Geoffrey Wood, professor of International business at Warwick University said.
“The South American countries are particularly firm with Spanish as they have had no need to learn other languages. They are surrounded by other Spanish speaking nations and maybe one Portuguese one… It means English is not very widely spoken yet.”
For many years, a direct contender for the international language crown. Its once sprawling empire has meant French is an official language in 29 countries and spoken by 220 million people.
Africa has the largest population of French speakers in the world, with a mixture of first and second language speaking countries as well as broad understanding across most of the Sahara region.
Opportunity-The sub-Saharan region is particularly blessed with a rich mixture of minerals and is being quickly exploited. Employment in Engineering, geology, security and logistics usually require a basic command of French.
Distributed sporadically across the globe, Portuguese is also rising on the power of an expanding nation. Due to the economic progression of Brazil and resource rich African countries like Angola, Portuguese has begun to grow to prominence once again. It’s worth considering for those already holding Spanish language skills, due to its close relation and similar lingual base.
Owing much of its lingual distribution to its vast geographical size and eventual political domination via the Soviet Union. Russian is a widely understood language of Eastern Europe and central Asia. By landmass it would be by far the most spoken language; however the areas previously under ‘Russian influence’ are often sparsely populated. It is often used as auxiliary language between Baltic, Balkan, Caucasus and central Asian countries.
Russian is a language beginning to suffer from the rise of English; the younger generation outside Russia are now learning English instead of the formally state-educated Russian. However with 150 million native speakers it is still an incredibly useful tool in the Slavic world, particularly with those born before 1990 and educated under the Iron Curtain.
Opportunities-Moscow is still an economic power hub and with the rise of many Baltic and Balkan states to the EU jobs are plentiful in translation and traditional ‘city jobs’. It’s also worth considering the vast oil and gas resources Russia holds for jobs in mining, engineering and refinery.
A complex ‘language’ with variants in dialect and formats that many linguists argue its classification. Mandarin, the most popular format of Chinese has nearly a billion native speakers; it is the most widely spoken first language in the world. However its complex nature and difficult writing style has meant it is almost exclusively spoken within the Chinese mainland or immigrant communities around the world. Secondary language speakers usually have business interests or personal connections with the language. With the rise of Chinese power economists believe that this may change and many people will begin to learn the language to compete in a Chinese run job market.
China is the centre of opportunity. Job sectors vary from architecture to media to sales any anything else the thriving country needs.
Atiyah Wazir-Meadows, editor of the graduate career guide site EuroGraduate said.
“…China is driving global advancement and setting the pace in many thriving sectors, so other countries should be changing their views on languages in order to do business…”
Descended from one the oldest languages, ‘Modern Standard Arabic’ is a standardized form of the widely varied language.
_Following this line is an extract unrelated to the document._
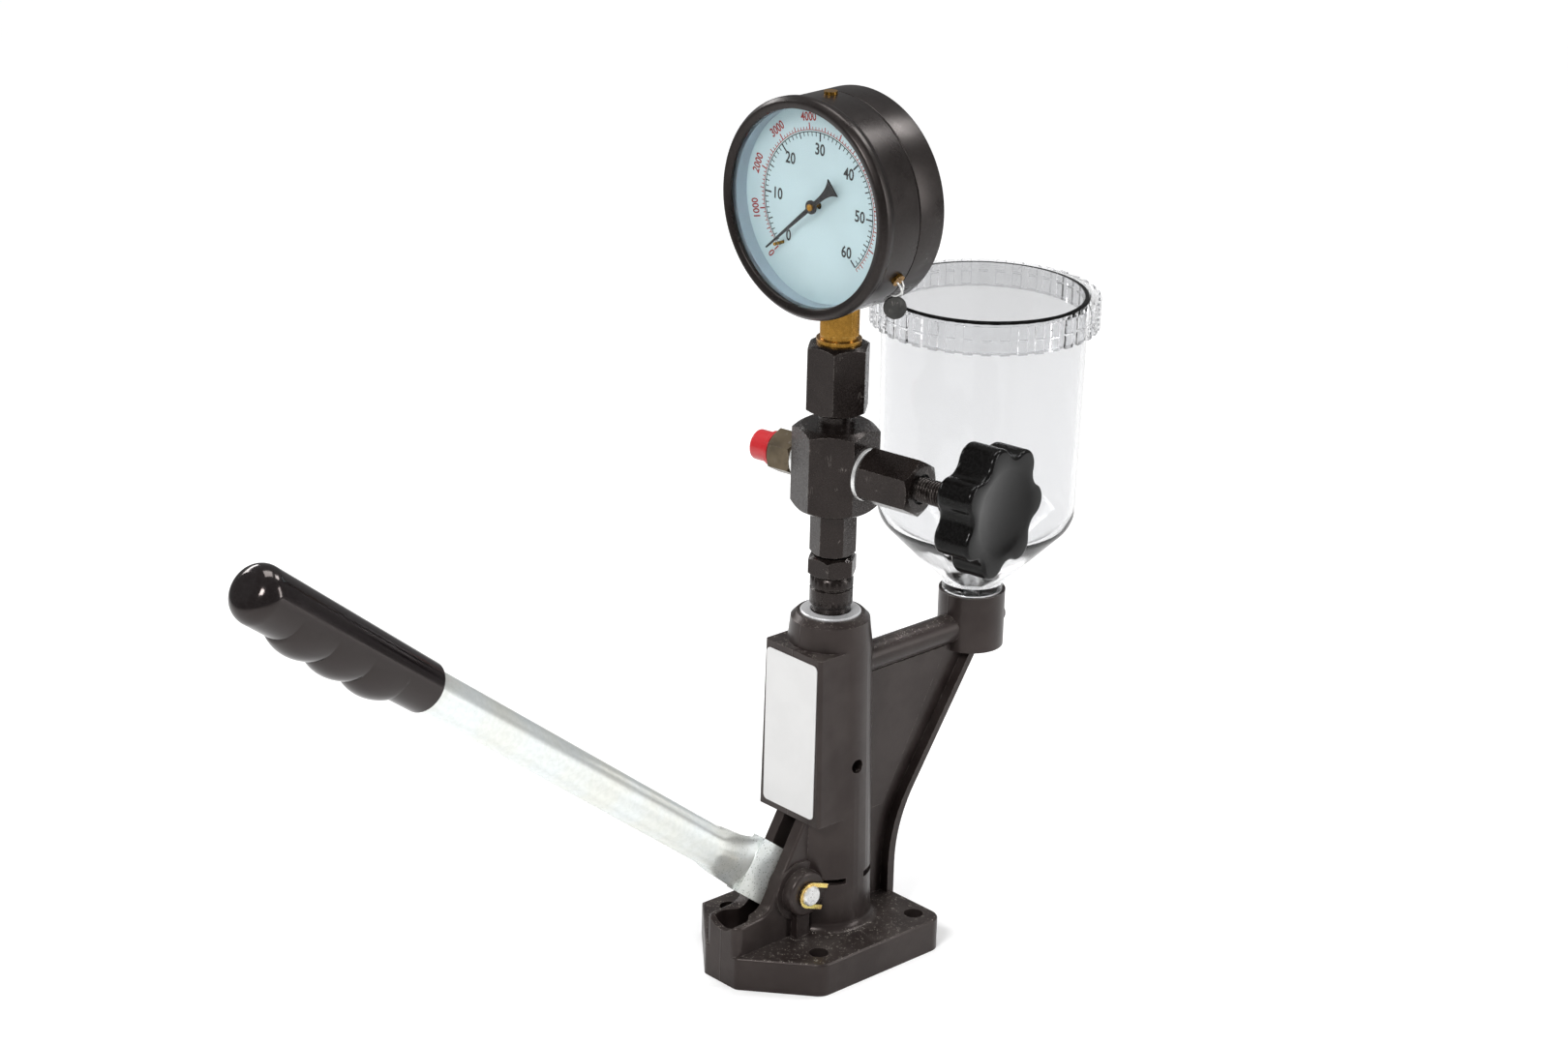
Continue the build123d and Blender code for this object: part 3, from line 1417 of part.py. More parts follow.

Spoken officially in 27 states across North Africa and the Arabian Peninsula, dialects and pronunciation vary hugely. Often those who can read and write Arabic have difficulties understanding spoken variations of it.
Opportunities-Those who can speak Arabic, with a European mother tongue, (usually English) could find lucrative employment opportunities in boom states such as Saudi Arabia and the UAE. Professions in oil, media, engineering and education are widely available for the bi-lingual.
German & Japanese
Two languages not normally grouped together but their nations do share many traits. Japan and Germany are two of the best educated nations in the world and both have a thriving engineering and automotive industry, they are business hubs of their respected continents and both are becoming highly educated in the English language. Those interested in work in this field could find better prospects learning the language, and would have the key to the world’s 3rd and 4th largest economies.
Dr Heather Marsden from the University of York comments that former York students, who are now working as translators and interpreters, recently reported that there is currently a European shortage of native English speakers who can translate from German. Although German may be falling in popularity in terms of what UK students choose, it seems that there are job prospects out there.
As English edges towards a global ‘lingua franca’ many professionals in the language world foresee varying outlooks for language trends. The question was posed whether the rise in English as an ‘unofficial second language’ could be detrimental to nations with a natural aptitude and educational focus in English?
“Language attrition definitely takes place when individuals move to an environment where they no longer use their native language much. But I haven’t heard of attrition taking place within the country where the particular language is spoken as the language of the mass media, government, education etc…”
People still speak Dutch/Swedish/German on the streets and education still takes place in those languages.” Dr Heather Marsden
Warwick’s Professor Geoffrey Wood also emphasised:
“Languages are resilient, if you look at smaller more obscure language like Hungarian [that] has resisted influence from other nations. They’ve spread into other countries and can be found in pockets in Ukraine, Romania [and] Serbia….”
What seems to be universally agreed, even with the rise of powerful international languages bringing political and financial change, a second language is almost universally a benefit for those willing to put in the work to learn and reap the rewards.